There is a werewolf on the show, Amy’s brother Chris Jennings, who inherited the curse from their great-grandfather Quentin. Quentin’s own lycanthropy was put into abeyance by the same magic spell that immunized him against aging. We haven’t seen Chris for about a month, when there was a full moon and he killed a character left over from an exhausted storyline. There were some hints early in the current story that Chris represented a threat to the Leviathans, and this is now confirmed.
Maggie’s Second Tormenter
Bruno shows up in the crypt where the late Sheriff Davenport is haranguing Maggie. He sends Davenport to guard the door. Maggie asks Bruno if he is dead, too. He assures her he isn’t, and is very unpleasant to her. Aristide was a lot of fun when he had someone to play off of, but where Petofi was sprightly, Jeb is monotonous. While Aristide would set his sights on victims who gave him more resistance than he bargained for, Maggie’s situation makes her tense and unwilling to volunteer anything.
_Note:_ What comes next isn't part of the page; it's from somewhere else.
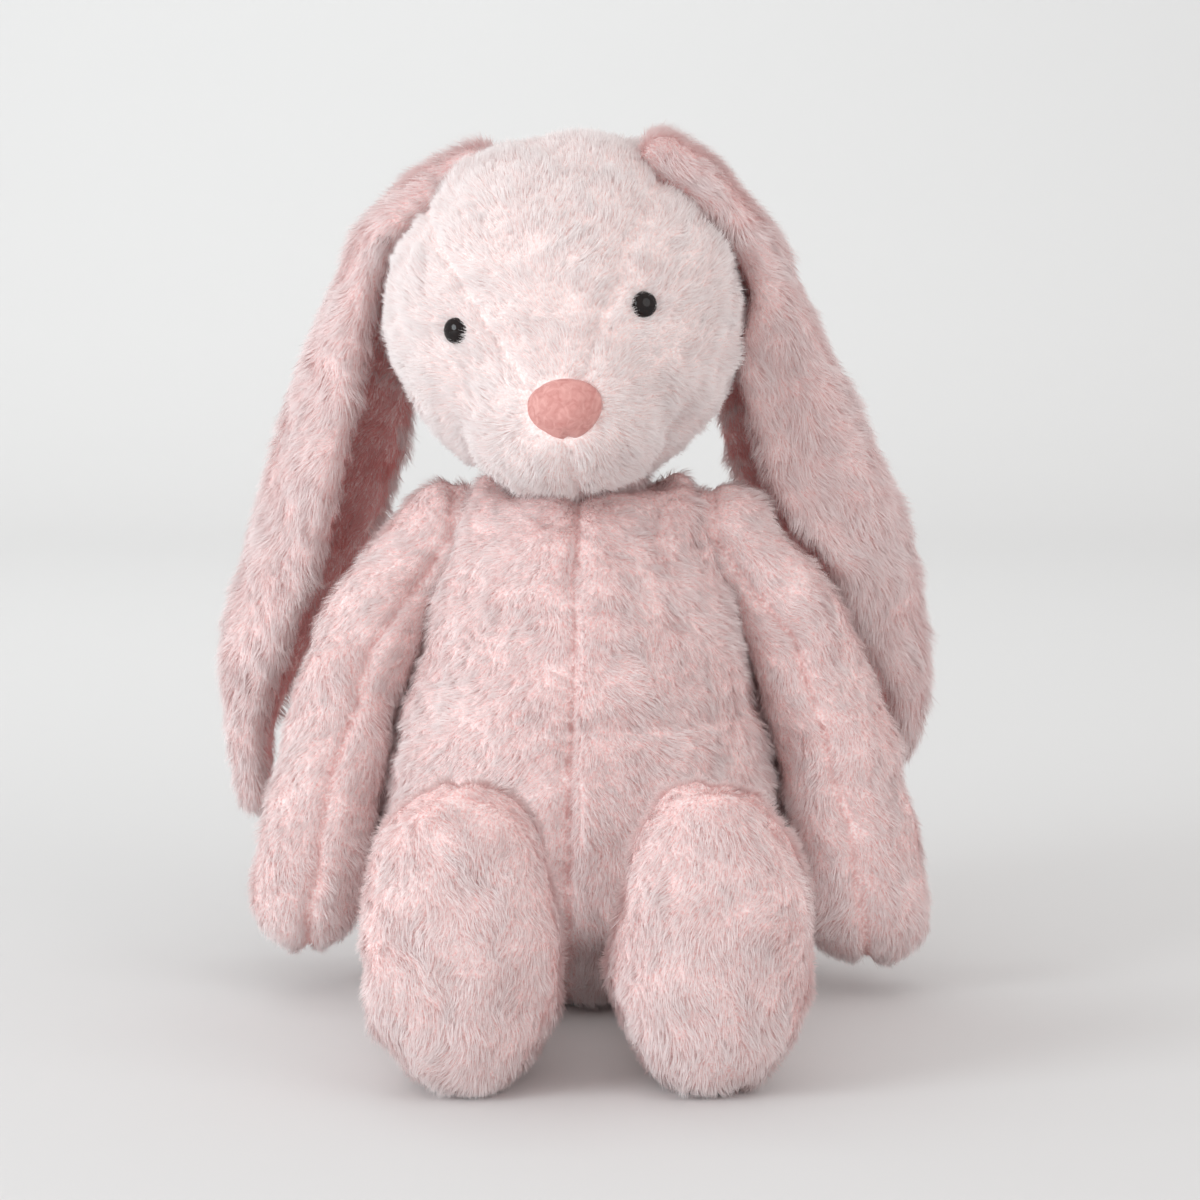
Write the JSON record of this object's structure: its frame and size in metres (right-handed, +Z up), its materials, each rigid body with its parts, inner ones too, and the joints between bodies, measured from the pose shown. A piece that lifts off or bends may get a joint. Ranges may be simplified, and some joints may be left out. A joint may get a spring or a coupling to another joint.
{
  "type": "plush rabbit",
  "caption": "Sitting plush rabbit with long lop ears, sewn fur panels over filling, button eyes and a padded nose; limbs, ears and head move.",
  "frame": {"origin": "centre of the flat seat under the torso, on the floor", "axes": "+Z up; the face looks towards -Y; +X is to the right as seen from the front"},
  "size_m": [0.3298, 0.361, 0.3928],
  "materials": {
    "fur_face": "matte",
    "fur_body": "matte",
    "fur_ear": "matte",
    "fur_lining": "matte",
    "nose_suede": "matte",
    "eye": "gloss",
    "washer": "satin",
    "fibre": "matte",
    "pouch": "matte"
  },
  "bodies": {
    "torso": {"torso_front_left": "fur_body", "torso_front_right": "fur_body", "torso_back_left": "fur_body", "torso_back_right": "fur_body", "base_panel": "fur_body", "torso_filling": "fibre", "pellet_pouch": "pouch", "tail": "fur_face"},
    "neck": {"neck_filling": "fibre"},
    "head": {"head_gusset": "fur_face", "head_side_left": "fur_face", "head_side_right": "fur_face", "head_filling": "fibre", "nose_patch": "nose_suede", "eye_left": "eye", "eye_right": "eye", "eye_washer_left": "washer", "eye_washer_right": "washer"},
    "ear_left": {"ear_left_outer": "fur_ear", "ear_left_lining": "fur_lining"},
    "arm_left": {"arm_left_outer": "fur_body", "arm_left_inner": "fur_body", "arm_left_filling": "fibre"},
    "leg_left": {"leg_left_outer": "fur_body", "leg_left_inner": "fur_body", "leg_left_sole": "fur_body", "leg_left_filling": "fibre"},
    "ear_right": {"ear_right_outer": "fur_ear", "ear_right_lining": "fur_lining"},
    "arm_right": {"arm_right_outer": "fur_body", "arm_right_inner": "fur_body", "arm_right_filling": "fibre"},
    "leg_right": {"leg_right_outer": "fur_body", "leg_right_inner": "fur_body", "leg_right_sole": "fur_body", "leg_right_filling": "fibre"}
  },
  "joints": [
    {"name": "neck_tilt", "type": "hinge", "parent": "torso", "child": "neck", "pos_m": [-0.004, 0, 0.246], "axis": [0, 1, 0], "range_deg": [-4, 4], "stiffness_Nm_per_rad": 1},
    {"name": "head_nod", "type": "hinge", "parent": "neck", "child": "head", "pos_m": [-0.004, 0, 0.246], "axis": [1, 0, 0], "range_deg": [-3, 9], "stiffness_Nm_per_rad": 1},
    {"name": "ear_left_swing", "type": "hinge", "parent": "head", "child": "ear_left", "pos_m": [-0.0506, 0.033, 0.3859], "axis": [0, 1, 0], "range_deg": [0, 100]},
    {"name": "ear_right_swing", "type": "hinge", "parent": "head", "child": "ear_right", "pos_m": [0.0378, 0.006, 0.3881], "axis": [0, -1, 0], "range_deg": [0, 100]},
    {"name": "arm_left_swing", "type": "hinge", "parent": "torso", "child": "arm_left", "pos_m": [-0.064, 0, 0.212], "axis": [-1, 0, 0], "range_deg": [0, 95]},
    {"name": "arm_right_swing", "type": "hinge", "parent": "torso", "child": "arm_right", "pos_m": [0.064, 0, 0.212], "axis": [-1, 0, 0], "range_deg": [0, 95]},
    {"name": "leg_left_swing", "type": "hinge", "parent": "torso", "child": "leg_left", "pos_m": [-0.05, -0.07, 0.034], "axis": [-1, 0, 0], "range_deg": [-30, 30], "stiffness_Nm_per_rad": 0.15},
    {"name": "leg_right_swing", "type": "hinge", "parent": "torso", "child": "leg_right", "pos_m": [0.05, -0.07, 0.034], "axis": [-1, 0, 0], "range_deg": [-30, 30], "stiffness_Nm_per_rad": 0.15}
  ]
}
Maggie holds her ground and refuses to answer any of Bruno’s questions, so that he cannot afford to murder her as he had intended to do. That’s logical behavior on her part and a happy ending for the audience, but it does keep Bruno from doing anything to make us want to see him again.
Bruno meets David
Bruno goes to the antique shop. Jeb introduces him to David. He pushes David out of the shop with a brisk movement that is Stroka’s first opportunity to get a laugh as Bruno. He reports his failure to Jabe, who is too afraid of werewolves to rage at him as he has raged at everyone else who has told him things he didn’t want to hear.
Maggie’s Third Tormenter
Jabe goes to the crypt and sends Sheriff Davenport back out. He confronts Maggie, who tells him she recognizes him as “Michael grown up,” using the exact phrase David had used with Barnabas earlier. He tells her she will be all right if she opens a wooden box he has brought with him and looks in it. Returning viewers know that this is “the Leviathan Box,” and that it was by opening it and looking inside that Amy came under the power of the cult.